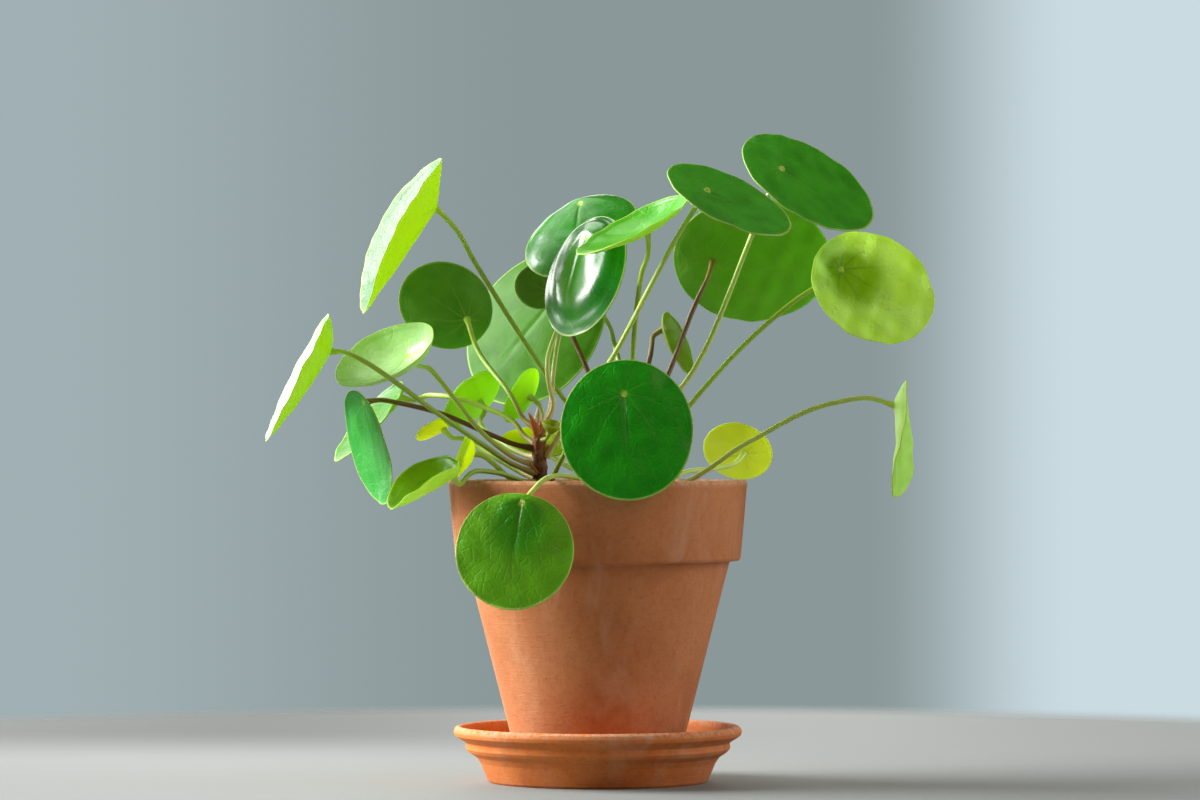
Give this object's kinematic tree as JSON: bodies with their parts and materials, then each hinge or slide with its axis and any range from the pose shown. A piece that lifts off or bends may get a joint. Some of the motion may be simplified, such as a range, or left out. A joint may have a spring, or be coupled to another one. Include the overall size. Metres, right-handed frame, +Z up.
{
  "type": "potted chinese money plant",
  "caption": "Round-leaved money plant: long petioles with peltate blades rising from two short woody stems in a collared terracotta pot on a stepped saucer.",
  "frame": {"origin": "centre of the saucer's underside, on the axis of the pot and the saucer", "axes": "+Z up along the pot's axis; -Y towards the front of the plant, where the two low front leaves hang over the rim; +X to the viewer's right"},
  "size_m": [0.2919, 0.1776, 0.2824],
  "materials": {
    "terracotta_pot": "matte",
    "terracotta_saucer": "matte",
    "potting_soil": "matte",
    "bark": "matte",
    "dry_scale": "matte",
    "leaf_dark": "satin",
    "leaf_mid": "satin",
    "leaf_light": "satin",
    "leaf_yellow": "satin",
    "petiole_green": "satin",
    "petiole_olive": "satin",
    "petiole_brown": "satin"
  },
  "bodies": {
    "root": {"saucer": "terracotta_saucer", "pot": "terracotta_pot", "soil": "potting_soil", "main_stem": "bark", "side_stem": "bark", "stipule": "dry_scale", "leaf_01_blade": "leaf_dark", "leaf_01_petiole": "petiole_olive", "leaf_02_blade": "leaf_mid", "leaf_02_petiole": "petiole_green", "leaf_03_blade": "leaf_light", "leaf_03_petiole": "petiole_olive", "leaf_04_blade": "leaf_light", "leaf_04_petiole": "petiole_olive", "leaf_05_blade": "leaf_mid", "leaf_05_petiole": "petiole_olive", "leaf_06_blade": "leaf_light", "leaf_06_petiole": "petiole_olive", "leaf_07_blade": "leaf_dark", "leaf_07_petiole": "petiole_green", "leaf_08_blade": "leaf_dark", "leaf_08_petiole": "petiole_green", "leaf_09_blade": "leaf_mid", "leaf_09_petiole": "petiole_olive", "leaf_10_blade": "leaf_mid", "leaf_10_petiole": "petiole_green", "leaf_11_blade": "leaf_dark", "leaf_11_petiole": "petiole_green", "leaf_12_blade": "leaf_light", "leaf_12_petiole": "petiole_brown", "leaf_13_blade": "leaf_light", "leaf_13_petiole": "petiole_olive", "leaf_14_blade": "leaf_light", "leaf_14_petiole": "petiole_green", "leaf_15_blade": "leaf_yellow", "leaf_15_petiole": "petiole_green", "leaf_16_blade": "leaf_mid", "leaf_16_petiole": "petiole_brown", "leaf_17_blade": "leaf_light", "leaf_17_petiole": "petiole_green", "leaf_18_blade": "leaf_mid", "leaf_18_petiole": "petiole_brown", "leaf_19_blade": "leaf_light", "leaf_19_petiole": "petiole_olive", "leaf_20_blade": "leaf_mid", "leaf_20_petiole": "petiole_olive", "leaf_21_blade": "leaf_light", "leaf_21_petiole": "petiole_green", "leaf_22_blade": "leaf_light", "leaf_22_petiole": "petiole_green", "leaf_23_blade": "leaf_mid", "leaf_23_petiole": "petiole_green", "leaf_24_blade": "leaf_light", "leaf_24_petiole": "petiole_green", "leaf_25_blade": "leaf_mid", "leaf_25_petiole": "petiole_brown", "leaf_26_blade": "leaf_light", "leaf_26_petiole": "petiole_green", "leaf_27_blade": "leaf_mid", "leaf_27_petiole": "petiole_green"}
  },
  "joints": []
}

════

# DIRECTIVE
Return all of the data exactly as it reads.

# COMPLETED TASK
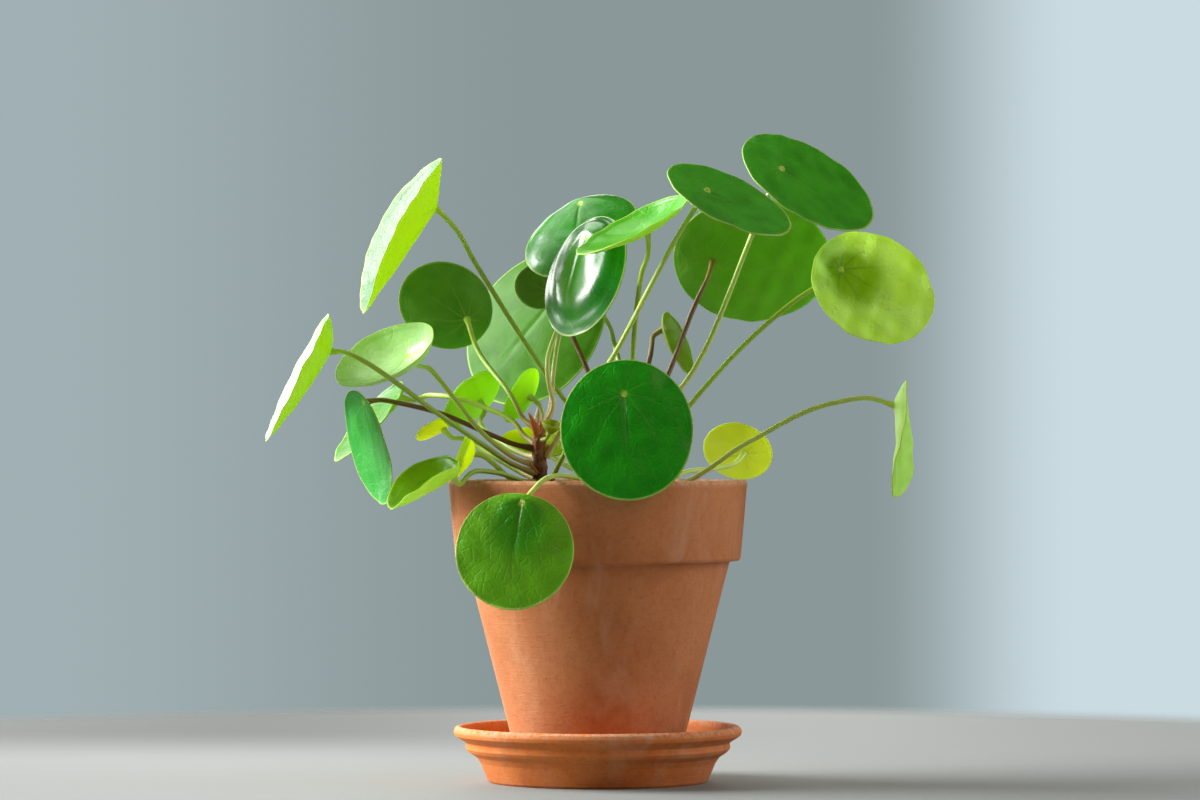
Give this object's kinematic tree as JSON: bodies with their parts and materials, then each hinge or slide with its axis and any range from the pose shown. A piece that lifts off or bends may get a joint. Some of the motion may be simplified, such as a range, or left out. A joint may have a spring, or be coupled to another one. Include the overall size. Metres, right-handed frame, +Z up.
{
  "type": "potted chinese money plant",
  "caption": "Round-leaved money plant: long petioles with peltate blades rising from two short woody stems in a collared terracotta pot on a stepped saucer.",
  "frame": {"origin": "centre of the saucer's underside, on the axis of the pot and the saucer", "axes": "+Z up along the pot's axis; -Y towards the front of the plant, where the two low front leaves hang over the rim; +X to the viewer's right"},
  "size_m": [0.2919, 0.1776, 0.2824],
  "materials": {
    "terracotta_pot": "matte",
    "terracotta_saucer": "matte",
    "potting_soil": "matte",
    "bark": "matte",
    "dry_scale": "matte",
    "leaf_dark": "satin",
    "leaf_mid": "satin",
    "leaf_light": "satin",
    "leaf_yellow": "satin",
    "petiole_green": "satin",
    "petiole_olive": "satin",
    "petiole_brown": "satin"
  },
  "bodies": {
    "root": {"saucer": "terracotta_saucer", "pot": "terracotta_pot", "soil": "potting_soil", "main_stem": "bark", "side_stem": "bark", "stipule": "dry_scale", "leaf_01_blade": "leaf_dark", "leaf_01_petiole": "petiole_olive", "leaf_02_blade": "leaf_mid", "leaf_02_petiole": "petiole_green", "leaf_03_blade": "leaf_light", "leaf_03_petiole": "petiole_olive", "leaf_04_blade": "leaf_light", "leaf_04_petiole": "petiole_olive", "leaf_05_blade": "leaf_mid", "leaf_05_petiole": "petiole_olive", "leaf_06_blade": "leaf_light", "leaf_06_petiole": "petiole_olive", "leaf_07_blade": "leaf_dark", "leaf_07_petiole": "petiole_green", "leaf_08_blade": "leaf_dark", "leaf_08_petiole": "petiole_green", "leaf_09_blade": "leaf_mid", "leaf_09_petiole": "petiole_olive", "leaf_10_blade": "leaf_mid", "leaf_10_petiole": "petiole_green", "leaf_11_blade": "leaf_dark", "leaf_11_petiole": "petiole_green", "leaf_12_blade": "leaf_light", "leaf_12_petiole": "petiole_brown", "leaf_13_blade": "leaf_light", "leaf_13_petiole": "petiole_olive", "leaf_14_blade": "leaf_light", "leaf_14_petiole": "petiole_green", "leaf_15_blade": "leaf_yellow", "leaf_15_petiole": "petiole_green", "leaf_16_blade": "leaf_mid", "leaf_16_petiole": "petiole_brown", "leaf_17_blade": "leaf_light", "leaf_17_petiole": "petiole_green", "leaf_18_blade": "leaf_mid", "leaf_18_petiole": "petiole_brown", "leaf_19_blade": "leaf_light", "leaf_19_petiole": "petiole_olive", "leaf_20_blade": "leaf_mid", "leaf_20_petiole": "petiole_olive", "leaf_21_blade": "leaf_light", "leaf_21_petiole": "petiole_green", "leaf_22_blade": "leaf_light", "leaf_22_petiole": "petiole_green", "leaf_23_blade": "leaf_mid", "leaf_23_petiole": "petiole_green", "leaf_24_blade": "leaf_light", "leaf_24_petiole": "petiole_green", "leaf_25_blade": "leaf_mid", "leaf_25_petiole": "petiole_brown", "leaf_26_blade": "leaf_light", "leaf_26_petiole": "petiole_green", "leaf_27_blade": "leaf_mid", "leaf_27_petiole": "petiole_green"}
  },
  "joints": []
}